Tampoco es que fuera un ogro, dura sí era, pero había que saberla tratar. Cuando estaba contenta cantaba a todo pulmón y tenía alguna cancioncilla antigua en los labios, de esas que no se te olvidan aunque pasen los años. Me contaba que había aprendido a caminar atándome al chal rojo que siempre llevaba encima y me llevaba por el patio de un lado a otro entre las plantas que decoraban las esquinas mientras me cantaba La pájara pinta. Según decía, gracias a eso caminé antes de cumplir un año. No son muchos los recuerdos que tengo de ella, no es que no pasara mucho tiempo en su compañía, la verdad la veía casi diario.

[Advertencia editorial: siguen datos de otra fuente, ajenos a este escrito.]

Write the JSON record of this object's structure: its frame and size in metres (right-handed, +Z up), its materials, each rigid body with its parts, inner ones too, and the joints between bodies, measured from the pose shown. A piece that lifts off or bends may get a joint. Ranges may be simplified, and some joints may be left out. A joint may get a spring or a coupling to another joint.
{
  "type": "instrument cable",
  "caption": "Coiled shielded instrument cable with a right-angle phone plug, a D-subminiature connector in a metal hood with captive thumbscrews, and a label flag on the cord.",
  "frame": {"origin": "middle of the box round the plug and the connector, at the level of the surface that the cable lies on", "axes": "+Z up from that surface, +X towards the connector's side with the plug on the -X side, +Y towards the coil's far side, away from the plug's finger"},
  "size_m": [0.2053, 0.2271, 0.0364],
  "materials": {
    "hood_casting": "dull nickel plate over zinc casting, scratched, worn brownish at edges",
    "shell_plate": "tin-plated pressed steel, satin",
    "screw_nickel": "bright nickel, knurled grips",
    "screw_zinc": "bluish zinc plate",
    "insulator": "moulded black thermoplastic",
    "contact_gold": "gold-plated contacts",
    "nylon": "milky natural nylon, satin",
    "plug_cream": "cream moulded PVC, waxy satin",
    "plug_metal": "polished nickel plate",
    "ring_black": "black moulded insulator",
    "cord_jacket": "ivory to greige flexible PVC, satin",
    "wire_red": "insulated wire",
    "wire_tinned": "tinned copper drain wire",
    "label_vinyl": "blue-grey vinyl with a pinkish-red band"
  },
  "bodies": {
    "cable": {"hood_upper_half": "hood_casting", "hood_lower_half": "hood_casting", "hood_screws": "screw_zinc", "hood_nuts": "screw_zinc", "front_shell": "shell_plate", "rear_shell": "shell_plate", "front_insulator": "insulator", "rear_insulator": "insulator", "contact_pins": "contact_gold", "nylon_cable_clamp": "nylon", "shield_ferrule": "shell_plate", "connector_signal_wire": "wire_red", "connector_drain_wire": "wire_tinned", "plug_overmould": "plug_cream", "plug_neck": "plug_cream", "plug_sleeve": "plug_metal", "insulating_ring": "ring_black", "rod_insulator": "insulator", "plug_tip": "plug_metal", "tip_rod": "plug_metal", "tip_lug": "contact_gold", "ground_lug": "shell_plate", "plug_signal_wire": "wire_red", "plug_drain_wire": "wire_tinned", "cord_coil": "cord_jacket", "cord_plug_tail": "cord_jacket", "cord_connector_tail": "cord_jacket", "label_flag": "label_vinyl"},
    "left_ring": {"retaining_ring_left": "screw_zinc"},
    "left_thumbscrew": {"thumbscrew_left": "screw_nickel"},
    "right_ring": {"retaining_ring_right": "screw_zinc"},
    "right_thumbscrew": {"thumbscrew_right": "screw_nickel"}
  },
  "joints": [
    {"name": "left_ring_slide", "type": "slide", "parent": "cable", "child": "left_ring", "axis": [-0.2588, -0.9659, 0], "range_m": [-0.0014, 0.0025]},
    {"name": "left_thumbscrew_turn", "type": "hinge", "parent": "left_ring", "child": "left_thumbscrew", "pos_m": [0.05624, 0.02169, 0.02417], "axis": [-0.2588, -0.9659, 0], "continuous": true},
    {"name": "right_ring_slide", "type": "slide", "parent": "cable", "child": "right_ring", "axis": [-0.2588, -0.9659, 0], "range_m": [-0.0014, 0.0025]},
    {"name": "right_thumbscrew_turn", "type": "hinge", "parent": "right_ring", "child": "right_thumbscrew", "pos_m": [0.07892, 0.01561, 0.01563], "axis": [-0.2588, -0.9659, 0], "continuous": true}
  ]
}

Acaso por su carácter seco o su continuo aleccionamiento, son pocos los momentos que rememoro sonriente. Tal vez también podría contarlos con los dedos de una mano. Ni siquiera está en las memorias del día de mi boda. No quiso ir. Nunca sabré por qué. Así de rara era. Pero si pudiera decir un sólo recuerdo que me hace sonreír es su voz. Su gruesa voz que se podía escuchar hasta la última planta de su casa de tres pisos como una estela que lo recorre todo. Su voz que se transformaba de un áspero regaño a un sonido libre que irradiaba felicidad, el cual sólo podía provenir de sus más profundos sentimientos y sus más comprimidas entrañas para convertirse en hermosas nanas: Quién es esa niña linda que nació de día, quiere que la lleven a la dulcería. Quién es esa niña linda que nació de noche, quiere que la lleven a pasear en coche.

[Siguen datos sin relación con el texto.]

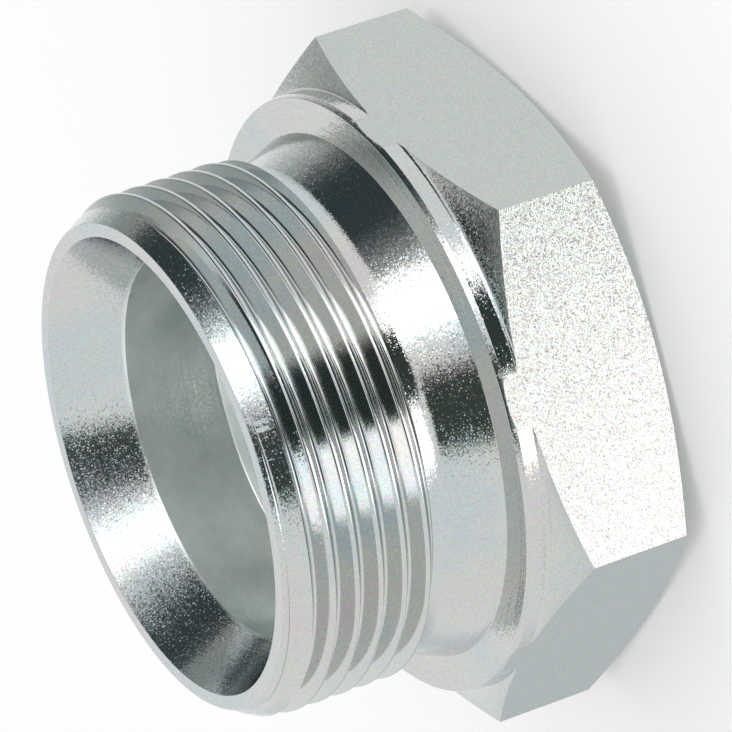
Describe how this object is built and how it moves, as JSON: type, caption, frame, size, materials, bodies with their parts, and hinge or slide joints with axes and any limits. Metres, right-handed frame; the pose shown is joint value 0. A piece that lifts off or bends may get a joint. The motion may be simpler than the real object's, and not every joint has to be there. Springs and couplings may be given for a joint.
{
  "type": "threaded reducing nipple",
  "caption": "Turned steel reducing nipple with a male pipe thread on the nose, a sealing collar, a hexagon and a smaller female port in its back.",
  "frame": {"origin": "centre of the hexagon's flat back face", "axes": "+Z along the thread axis, from the hexagon's back face to the nose; two of the hexagon's corners lie on the Y axis and two of its flats face +X and -X"},
  "size_m": [0.055, 0.0636, 0.0366],
  "materials": {
    "plated_steel": "zinc-plated and clear passivated turned steel, bright with a faint iridescence"
  },
  "bodies": {
    "root": {"reducing_nipple": "plated_steel"}
  },
  "joints": []
}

Lo que sí sé es, que aunque no tuvo palabras amables y más bien su semblante fue hosco, aprendí mucho de sus maneras duras, de su difícil vida, de sus malas y buenas decisiones, de su esfuerzo, de su trabajo, de sus tratos. La última vez que la vi fue seis meses antes de su muerte, se le veía cansada pero siguió instruyéndome. La recordaré por su insaciable motivación a que aprendiera de los consejos de una vieja que había visto y vivido mucho. O por sólo pronunciar mi nombre. Ella fue quien lo escogió. Tal vez también por eso la recuerde siempre.